La réalité forgée dans la démence, sans repères référentiels, sollicite cette obsessionnelle fouille de l’ histoire, un itinéraire à rebours que Mohammed S.N.P. entreprend à travers souvenirs, témoignages et livres:
Mohammed S.N.P. se passionnait pour l’ histoire de son village… Une obsession le traquait. Quatre-vingt-dix ans exactement après la mort d’Ibn Khaldoun, le 28 mars 1498, Ahmed Ibn Majid, par ailleurs très médiocre poète, avait ouvert aux occidentaux, non seulement la voie maritime de l’ Inde, mais les pays des épices, de la soie, du coton et des esclaves, au moment où les manaméens n’en revenaient pas d’être effilochés, déchiquetés, mis en lambeaux…
Le narrateur s’ engouffre au plus profond des siècles à la recherche des arcanes du passé arabe: « Dour racontait la revanche des Zindjs réalisée par les Carmates… » La traversée entre les décombres de l’ histoire donne à l’ écriture un caractère archéologique. Ainsi le récit se situe à la fois dans « l’ irréalité » des fantasmes et s’ ancre au coeur du patrimoine des origines. Il se gonfle et se creuse suivant le mouvement que lui assigne l’ écriture qui triomphe dans l’ expression de l’ exagération, du futile comme de l’ essentiel soigneusement confondus. Un récit où alternent les moments de tension et de léthargie, de passion et de désintérêt, d’amour et de violence. Autant de dyades oppositionnelles qui composent la structure du roman avers et revers.

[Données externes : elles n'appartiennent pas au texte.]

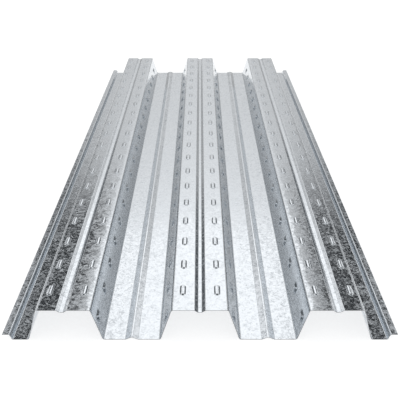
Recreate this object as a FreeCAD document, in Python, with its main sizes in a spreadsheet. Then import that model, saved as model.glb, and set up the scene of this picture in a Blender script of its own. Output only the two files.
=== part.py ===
"""Galvanised steel floor decking sheet, roll formed in one piece from a flat strip.

The section lies in the XZ plane and the sheet runs along Y. The origin is at the middle of the
underside, so the sheet rests on z = 0 with its valleys down. The section is drawn as one half, from
the centre of the middle crest out to the lap lip, and the finished half is mirrored.
"""
import FreeCAD, Part
import math
import os

import Sketcher

NODE = "decking_sheet"

# Driving dimensions in millimetres and degrees, measured on the upper face between fold lines
SIZES = [
    ("sheet_length", 2400, "length of the cut sheet"),
    ("sheet_thickness", 1.2, "steel with its zinc coat"),
    ("deck_depth", 76.2, "underside of a valley to the top of a crest"),
    ("rib_pitch", 304.8, "centre to centre of the crests"),
    ("crest_width", 127, "flat top of a middle crest, fold to fold"),
    ("web_run", 25.4, "sideways run of a sloping web"),
    ("edge_crest_half", 58, "outer half of an edge crest, from its groove to its fold"),
    ("edge_web_run", 20, "sideways run of the outermost web"),
    ("side_flange_width", 36, "narrow flat at each side of the sheet"),
    ("riser_lower_run", 2.4, "sideways run of the riser's steep lower leg"),
    ("riser_lower_rise", 6.6, "height of the lower leg"),
    ("riser_upper_run", 4, "sideways run of the riser's flatter upper leg"),
    ("riser_upper_rise", 6.2, "height of the upper leg"),
    ("lip_width", 15.6, "lap lip that overlaps the next sheet"),
    ("lip_drop", 1, "fall of the lip towards its cut edge"),
    ("bend_radius", 4.6, "inside radius of the crest and valley folds"),
    ("lip_radius", 2.2, "inside radius of the riser's folds"),
    ("groove_width", 24, "stiffening groove along the middle of a crest"),
    ("groove_floor", 8, "flat bottom of that groove"),
    ("groove_depth", 5, "depth of that groove"),
    ("valley_rib_width", 29, "stiffening rib along the middle of a valley"),
    ("valley_rib_top", 4, "flat top of that rib"),
    ("valley_rib_height", 5.6, "height of that rib"),
    ("stiffener_radius", 3, "inside radius of the groove and rib folds"),
    ("emboss_pitch", 125, "spacing of the embossments along the sheet"),
    ("emboss_end_clear", 30, "least plain sheet left at the far end"),
    ("slot_first", 86, "near end to the centre of the first raised slot"),
    ("slot_offset", 39.4, "centre of a crest to its row of raised slots"),
    ("slot_length", 45, "raised slot, end to end"),
    ("slot_width", 14, "raised slot, side to side"),
    ("slot_height", 3, "height of the slot above the crest"),
    ("slot_draft", 30, "lean of the slot's wall"),
    ("pad_first", 35, "near end to the centre of the first raised pad on a web"),
    ("pad_length", 36, "raised pad along the sheet"),
    ("pad_width", 20, "raised pad up the web"),
    ("pad_height", 3, "height of the pad above the web"),
    ("pad_draft", 45, "lean of the pad's four sides"),
]

# Legs of the half section in order from the centre: run outwards, rise, and the fold at the end
VALLEY_FLAT = ("(sizes.rib_pitch - sizes.crest_width - 2 * sizes.web_run - sizes.valley_rib_width) / 2", "0")
GROOVE_FLANK = "(sizes.groove_width - sizes.groove_floor) / 2"
RIB_FLANK = "(sizes.valley_rib_width - sizes.valley_rib_top) / 2"
CREST_FLAT = "(sizes.crest_width - sizes.groove_width) / 2"
WEB_RISE = "sizes.deck_depth - sizes.sheet_thickness"
LEGS = [
    ("sizes.groove_floor / 2", "0", "stiffener_radius"),
    (GROOVE_FLANK, "sizes.groove_depth", "stiffener_radius"),
    (CREST_FLAT, "0", "bend_radius"),
    ("sizes.web_run", "-(" + WEB_RISE + ")", "bend_radius"),
    VALLEY_FLAT + ("stiffener_radius",),
    (RIB_FLANK, "sizes.valley_rib_height", "stiffener_radius"),
    ("sizes.valley_rib_top", "0", "stiffener_radius"),
    (RIB_FLANK, "-sizes.valley_rib_height", "stiffener_radius"),
    VALLEY_FLAT + ("bend_radius",),
    ("sizes.web_run", WEB_RISE, "bend_radius"),
    (CREST_FLAT, "0", "stiffener_radius"),
    (GROOVE_FLANK, "-sizes.groove_depth", "stiffener_radius"),
    ("sizes.groove_floor", "0", "stiffener_radius"),
    (GROOVE_FLANK, "sizes.groove_depth", "stiffener_radius"),
    ("sizes.edge_crest_half - sizes.groove_width / 2", "0", "bend_radius"),
    ("sizes.edge_web_run", "-(" + WEB_RISE + ")", "bend_radius"),
    ("sizes.side_flange_width", "0", "lip_radius"),
    ("sizes.riser_lower_run", "sizes.riser_lower_rise", "lip_radius"),
    ("sizes.riser_upper_run", "sizes.riser_upper_rise", "lip_radius"),
    ("sizes.lip_width", "-sizes.lip_drop", None),
]

doc = FreeCAD.newDocument(NODE)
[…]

Le projet révolutionnaire à l’ oeuvre ne cache pas sa référence idéologique au communisme et se traduit par une écriture ostensiblement ludique. Le référent idéologique devient un prétexte à l’ élaboration scripturale. Cette écriture se prête aux jeux de l’ imagination et sa luxuriance confère au récit ambiguïté et complexité.